• _Entries provided_:
══════════════════════════════
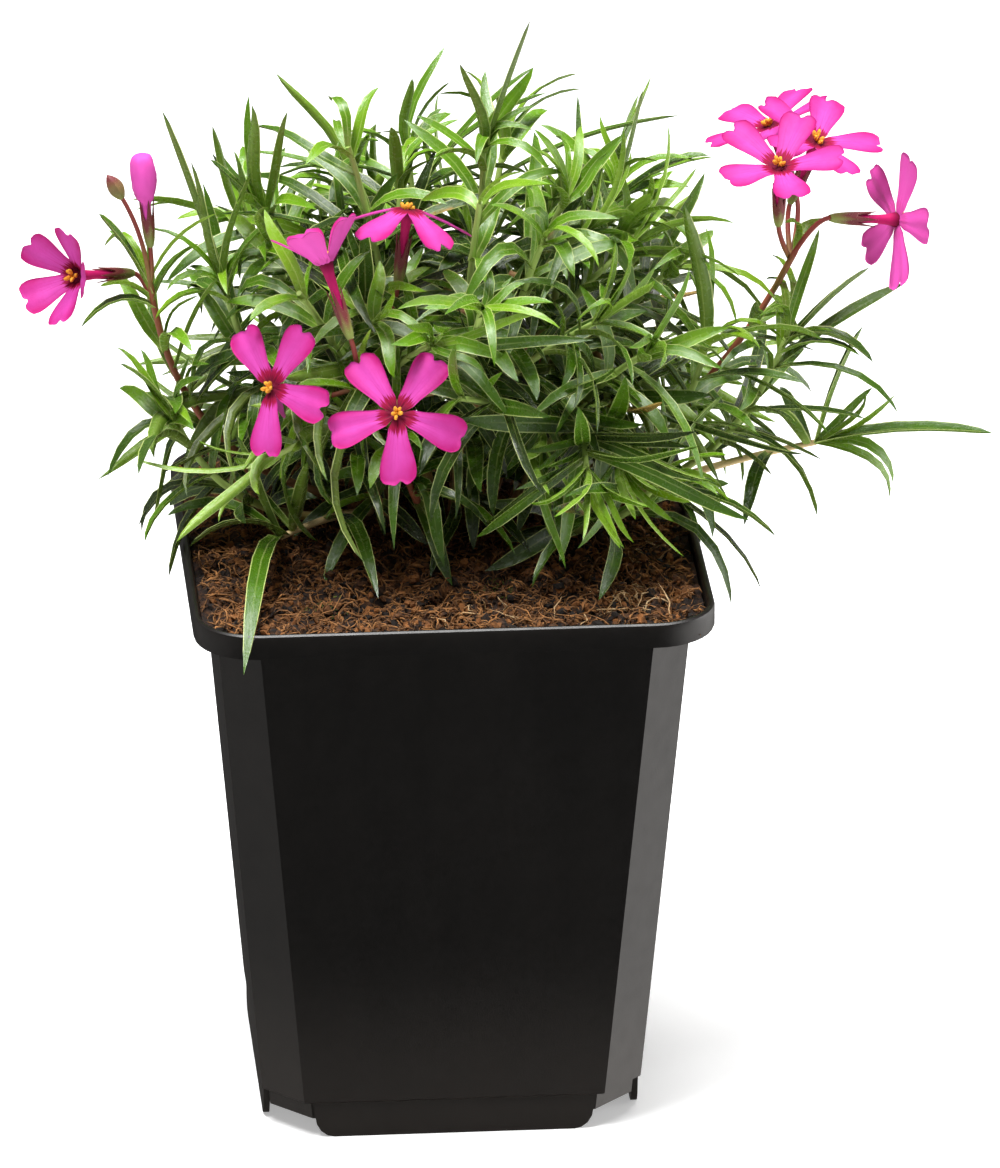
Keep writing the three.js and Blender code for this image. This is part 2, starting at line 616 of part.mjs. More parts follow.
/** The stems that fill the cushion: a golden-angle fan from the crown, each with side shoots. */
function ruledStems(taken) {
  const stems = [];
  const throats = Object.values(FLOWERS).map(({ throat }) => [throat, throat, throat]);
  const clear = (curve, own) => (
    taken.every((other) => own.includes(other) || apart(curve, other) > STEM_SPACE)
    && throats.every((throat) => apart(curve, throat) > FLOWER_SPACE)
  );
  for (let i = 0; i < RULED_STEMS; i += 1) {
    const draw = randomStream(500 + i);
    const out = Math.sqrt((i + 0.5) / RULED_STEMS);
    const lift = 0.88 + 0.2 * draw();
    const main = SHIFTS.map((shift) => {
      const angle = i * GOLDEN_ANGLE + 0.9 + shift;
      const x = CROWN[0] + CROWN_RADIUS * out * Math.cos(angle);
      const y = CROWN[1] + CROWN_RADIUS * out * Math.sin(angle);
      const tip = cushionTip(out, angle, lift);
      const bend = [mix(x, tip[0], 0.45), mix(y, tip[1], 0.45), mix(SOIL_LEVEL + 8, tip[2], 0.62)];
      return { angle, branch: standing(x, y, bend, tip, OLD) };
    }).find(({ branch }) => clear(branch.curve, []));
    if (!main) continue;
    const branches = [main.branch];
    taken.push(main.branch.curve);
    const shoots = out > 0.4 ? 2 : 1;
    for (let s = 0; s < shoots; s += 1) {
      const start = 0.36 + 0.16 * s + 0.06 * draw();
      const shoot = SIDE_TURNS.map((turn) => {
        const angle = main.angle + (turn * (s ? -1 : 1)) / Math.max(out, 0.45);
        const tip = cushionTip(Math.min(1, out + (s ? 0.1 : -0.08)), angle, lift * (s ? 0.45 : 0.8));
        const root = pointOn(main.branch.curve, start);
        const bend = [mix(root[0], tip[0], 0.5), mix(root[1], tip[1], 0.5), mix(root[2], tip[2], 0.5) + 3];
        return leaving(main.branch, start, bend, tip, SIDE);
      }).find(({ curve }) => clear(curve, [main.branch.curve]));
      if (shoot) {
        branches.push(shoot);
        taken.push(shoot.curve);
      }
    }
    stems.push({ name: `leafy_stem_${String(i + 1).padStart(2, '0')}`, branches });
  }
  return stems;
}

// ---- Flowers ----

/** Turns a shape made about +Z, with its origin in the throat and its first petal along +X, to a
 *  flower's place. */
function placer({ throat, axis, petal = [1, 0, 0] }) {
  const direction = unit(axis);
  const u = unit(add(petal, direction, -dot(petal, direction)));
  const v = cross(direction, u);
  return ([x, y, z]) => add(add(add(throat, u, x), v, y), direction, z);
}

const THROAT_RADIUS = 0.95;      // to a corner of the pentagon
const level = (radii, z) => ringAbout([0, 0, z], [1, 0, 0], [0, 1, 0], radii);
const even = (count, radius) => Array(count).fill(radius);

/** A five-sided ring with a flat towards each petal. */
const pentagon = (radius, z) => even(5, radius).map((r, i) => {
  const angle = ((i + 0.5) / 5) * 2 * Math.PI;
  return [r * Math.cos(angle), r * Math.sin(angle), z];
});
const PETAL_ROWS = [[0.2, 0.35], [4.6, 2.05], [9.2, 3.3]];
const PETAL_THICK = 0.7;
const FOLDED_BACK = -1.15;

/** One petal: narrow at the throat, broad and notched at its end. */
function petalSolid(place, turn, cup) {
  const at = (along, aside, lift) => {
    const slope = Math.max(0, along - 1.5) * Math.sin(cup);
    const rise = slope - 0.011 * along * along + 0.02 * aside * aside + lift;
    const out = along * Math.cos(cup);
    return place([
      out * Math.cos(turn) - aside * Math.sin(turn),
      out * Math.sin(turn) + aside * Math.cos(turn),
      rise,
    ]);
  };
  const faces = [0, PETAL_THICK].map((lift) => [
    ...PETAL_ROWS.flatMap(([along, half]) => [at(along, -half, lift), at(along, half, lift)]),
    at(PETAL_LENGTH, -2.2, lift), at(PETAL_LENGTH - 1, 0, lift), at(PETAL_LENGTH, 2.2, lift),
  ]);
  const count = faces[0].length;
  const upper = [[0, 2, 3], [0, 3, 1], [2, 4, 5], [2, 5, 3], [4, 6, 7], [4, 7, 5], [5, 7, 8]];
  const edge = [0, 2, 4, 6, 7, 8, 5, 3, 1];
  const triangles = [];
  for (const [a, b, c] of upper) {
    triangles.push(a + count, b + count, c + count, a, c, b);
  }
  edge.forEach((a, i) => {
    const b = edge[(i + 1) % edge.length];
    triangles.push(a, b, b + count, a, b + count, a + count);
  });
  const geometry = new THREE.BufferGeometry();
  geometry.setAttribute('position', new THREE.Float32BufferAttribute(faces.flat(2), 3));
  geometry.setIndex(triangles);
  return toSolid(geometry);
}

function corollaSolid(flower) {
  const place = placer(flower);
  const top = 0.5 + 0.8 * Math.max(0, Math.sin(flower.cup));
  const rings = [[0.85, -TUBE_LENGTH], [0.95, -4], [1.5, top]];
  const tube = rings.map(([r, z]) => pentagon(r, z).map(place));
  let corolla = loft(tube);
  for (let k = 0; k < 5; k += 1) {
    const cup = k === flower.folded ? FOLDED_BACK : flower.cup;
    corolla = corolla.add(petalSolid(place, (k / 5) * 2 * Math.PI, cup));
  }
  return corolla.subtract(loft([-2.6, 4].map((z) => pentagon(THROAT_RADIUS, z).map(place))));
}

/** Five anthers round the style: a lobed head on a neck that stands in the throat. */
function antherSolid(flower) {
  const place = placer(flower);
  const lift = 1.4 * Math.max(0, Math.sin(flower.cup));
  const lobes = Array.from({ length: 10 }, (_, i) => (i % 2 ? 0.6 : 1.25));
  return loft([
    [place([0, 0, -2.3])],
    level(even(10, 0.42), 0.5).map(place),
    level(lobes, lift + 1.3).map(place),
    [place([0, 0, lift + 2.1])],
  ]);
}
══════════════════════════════
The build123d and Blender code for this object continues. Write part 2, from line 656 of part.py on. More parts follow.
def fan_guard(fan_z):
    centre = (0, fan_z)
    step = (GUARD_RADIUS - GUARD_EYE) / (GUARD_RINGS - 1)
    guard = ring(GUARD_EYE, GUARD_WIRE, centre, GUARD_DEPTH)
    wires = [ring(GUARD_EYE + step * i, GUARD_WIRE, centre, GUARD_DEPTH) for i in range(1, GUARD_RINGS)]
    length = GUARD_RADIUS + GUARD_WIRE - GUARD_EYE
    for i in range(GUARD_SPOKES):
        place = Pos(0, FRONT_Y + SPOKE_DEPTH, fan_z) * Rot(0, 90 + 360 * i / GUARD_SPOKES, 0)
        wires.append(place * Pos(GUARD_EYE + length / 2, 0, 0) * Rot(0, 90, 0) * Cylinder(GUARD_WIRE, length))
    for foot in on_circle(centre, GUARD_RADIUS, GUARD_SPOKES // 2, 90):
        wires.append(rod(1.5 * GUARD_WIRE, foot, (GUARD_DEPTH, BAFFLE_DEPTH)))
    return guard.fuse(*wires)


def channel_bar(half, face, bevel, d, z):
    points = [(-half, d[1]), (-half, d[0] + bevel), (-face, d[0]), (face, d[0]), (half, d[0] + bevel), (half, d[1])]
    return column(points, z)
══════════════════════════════
• _Requirement_: Extract and output the part that opens with the line containing "The build123d and" and closes with the line containing "return guard.fuse(*wires)", unchanged, ends included.

• _Exercise result_:
The build123d and Blender code for this object continues. Write part 2, from line 656 of part.py on. More parts follow.
def fan_guard(fan_z):
    centre = (0, fan_z)
    step = (GUARD_RADIUS - GUARD_EYE) / (GUARD_RINGS - 1)
    guard = ring(GUARD_EYE, GUARD_WIRE, centre, GUARD_DEPTH)
    wires = [ring(GUARD_EYE + step * i, GUARD_WIRE, centre, GUARD_DEPTH) for i in range(1, GUARD_RINGS)]
    length = GUARD_RADIUS + GUARD_WIRE - GUARD_EYE
    for i in range(GUARD_SPOKES):
        place = Pos(0, FRONT_Y + SPOKE_DEPTH, fan_z) * Rot(0, 90 + 360 * i / GUARD_SPOKES, 0)
        wires.append(place * Pos(GUARD_EYE + length / 2, 0, 0) * Rot(0, 90, 0) * Cylinder(GUARD_WIRE, length))
    for foot in on_circle(centre, GUARD_RADIUS, GUARD_SPOKES // 2, 90):
        wires.append(rod(1.5 * GUARD_WIRE, foot, (GUARD_DEPTH, BAFFLE_DEPTH)))
    return guard.fuse(*wires)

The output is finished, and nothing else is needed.